In 1988, a seventeen year-old resident of Lee County, South Carolina, reported to local officials that a seven foot-tall lizard man had attempted to attack him while he was changing a flat tire near Scape Ore Swamp. The roof of his car was covered in scratch marks and a side-mirror was damaged. Other residents soon reported their own encounters with the lizard man. The sightings have continued to this day.

Since 1999, former professional speaker turned author and speaker David Icke has championed his theory that humanity is being preyed upon by reptilian aliens. These aliens have been recorded in mythology as various gods and mythic figures, and have interbred with powerful human families for thousands of years. Icke has thousands of fans and followers who buy his books and attend his lectures.

Most scientists don’t believe that reptile people like my beloved sleestak ever existed, but at least one academic, paleontologist Dale Russell, has entertained the idea of a humanoid descended from dinosaurs as a thought experiment. His “dinosauroid” is depicted as a reptilian humanoid of slim build, with large eyes and three fingers. While fascinating as a “what-if,” many of his colleagues met his hypothetical dinosaur man with skepticism.

Our fear of, and fascination with, serpents probably began before in our infancy as a species. In 2013, the National Academy of Science reported findings that a specific area of the brain – the pulvinar – may have evolved to quickly recognize snakes in the environment. Experiments with non-human primates have showed that they react more quickly to images of snakes than they do anything else. It is reported that one third of people surveyed report that they suffer from ophidophobia: the fear of snakes. I can attest to the power of the phobia: I was terrified of snakes until I was in my mid-twenties. Just the sit of one would make me break out into a cold sweat. I got over it through gradual exposure over the course of several months. After I got over it enough, I bought one of my own: a kingsnake I named “Phobia.” While I can’t say that unexpectedly encountering a snake won’t give me a start, I consider myself fully cured of my phobia.

We may have evolved to be afraid of snakes and maybe other predatory reptiles, and as we grew in intelligence began to worship them as a way of placating them or mitigating their power. Over time, we evolved complex mythologies about them and attributed to them divine powers: Eternal life, wisdom, life itself. Even as we feared them, we may have wished to capture their magic or make the serpents our allies. Much like the mythic werewolf may have its origins in the shamanic practices of ancient Europe in which primitive men tried to invoke the wolf’s power, maybe the terrifying image of the divine and monstrous reptile man evolved from similar practices aimed at capturing the power of snakes by becoming one with them. It wouldn’t be at all that different from own gradual exposure and eventual purchase of a snake, if you think about it.

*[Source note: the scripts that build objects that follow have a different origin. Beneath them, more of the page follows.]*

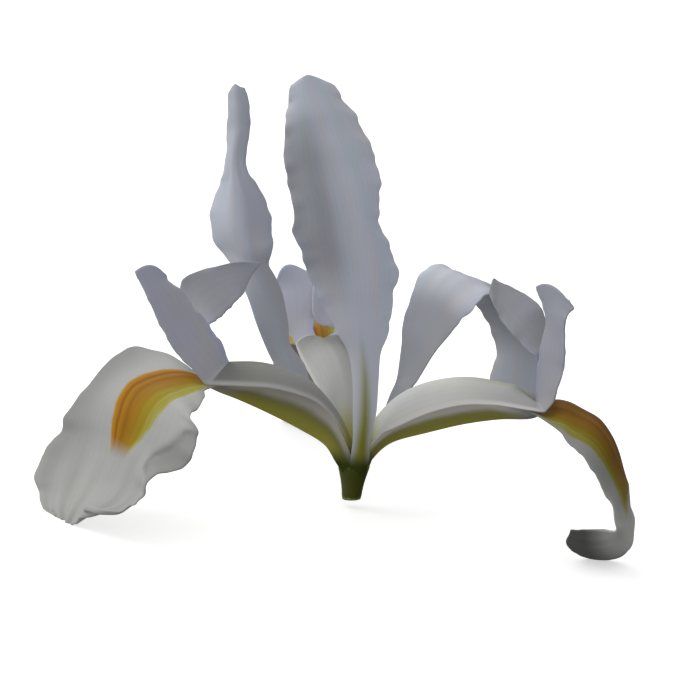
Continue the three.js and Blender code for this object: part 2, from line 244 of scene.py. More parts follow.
# `value` times `amount`, on top of `base`.
def on_top(tree, value, amount, base):
    return figure(tree, "MULTIPLY_ADD", value, amount, base)


def noise_in(tree, where, scale, detail):
    node = wire(tree, "ShaderNodeTexNoise", {"Vector": where, "Scale": scale, "Detail": detail})
    return node.outputs["Fac"]


def stretched_noise(tree, where, stretch, detail):
    mapped = wire(tree, "ShaderNodeMapping", {"Vector": where, "Scale": stretch})
    return noise_in(tree, mapped.outputs["Vector"], 1.0, detail)


# A relief of `depth` millimetres.
def relief_normal(tree, height, strength, depth):
    node = wire(tree, "ShaderNodeBump", {"Strength": strength, "Distance": depth * MM, "Height": height})
    return node.outputs["Normal"]


def height_in(tree, where):
    return wire(tree, "ShaderNodeSeparateXYZ", {"Vector": where}).outputs["Z"]


def colour_ramp(tree, factor, stops):
    node = wire(tree, "ShaderNodeValToRGB", {"Fac": factor})
    ramp = node.color_ramp
    while len(ramp.elements) < len(stops):
        ramp.elements.new(0.5)
    for element, (spot, colour) in zip(ramp.elements, stops):
        element.position = spot
        element.color = (*colour, 1)
    return node.outputs["Color"]


def finish_piece(piece, material, node):
    deselect_all()
    piece.select_set(True)
    bpy.context.view_layer.objects.active = piece
    bpy.ops.object.shade_smooth()
    piece.data.materials.clear()
    piece.data.materials.append(material)
    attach(piece, "root")
    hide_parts(node)


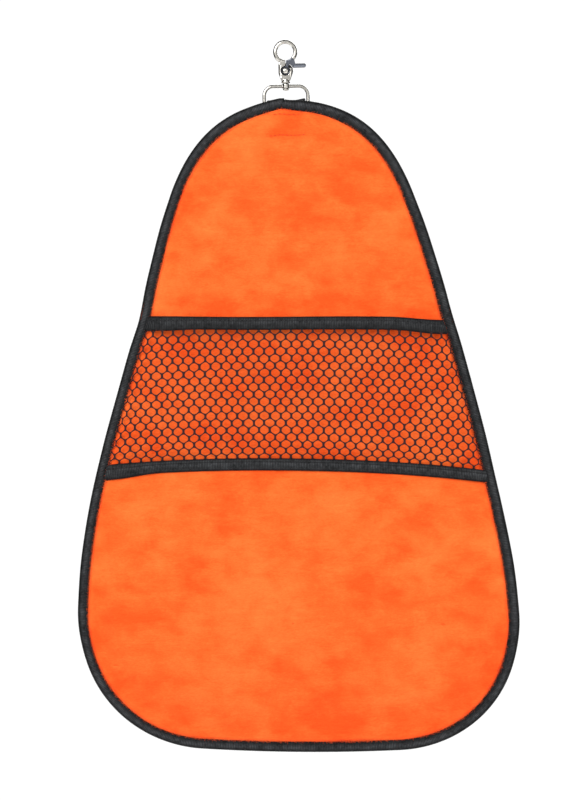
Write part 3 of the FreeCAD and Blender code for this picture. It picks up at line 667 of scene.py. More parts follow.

It seems that we hold on to our mythical gods, but when we’re done worshiping them we turn them into play things. Outside of the worlds of ancient religion, scientific what-ifs, conspiracy theories, and cryptozoology, the reptile man continues to maintain a presence in popular culture, from H.P. Lovecraft’s Valusian serpent people, to the sinister alien visitors of television miniseries V and beyond. Snakes are increasingly popular as pets, and if you look in the right (or wrong) places, you’ll find snakes as props in stage shows of all sorts. Even as we de-mythologize and domesticate the snake and turn the reptile man into a late-night horror show bogey monster, they hold on to their power as primal symbols of mystery, love, fear and more.

Perhaps the reptile man will always be with us: A shadow being of our oldest primate fears that occasionally emerges, sleestak-like, from the Land of the Lost of our own brains. We may be done with the reptile man, but it’s unlikely that the reptile man will ever be done with us.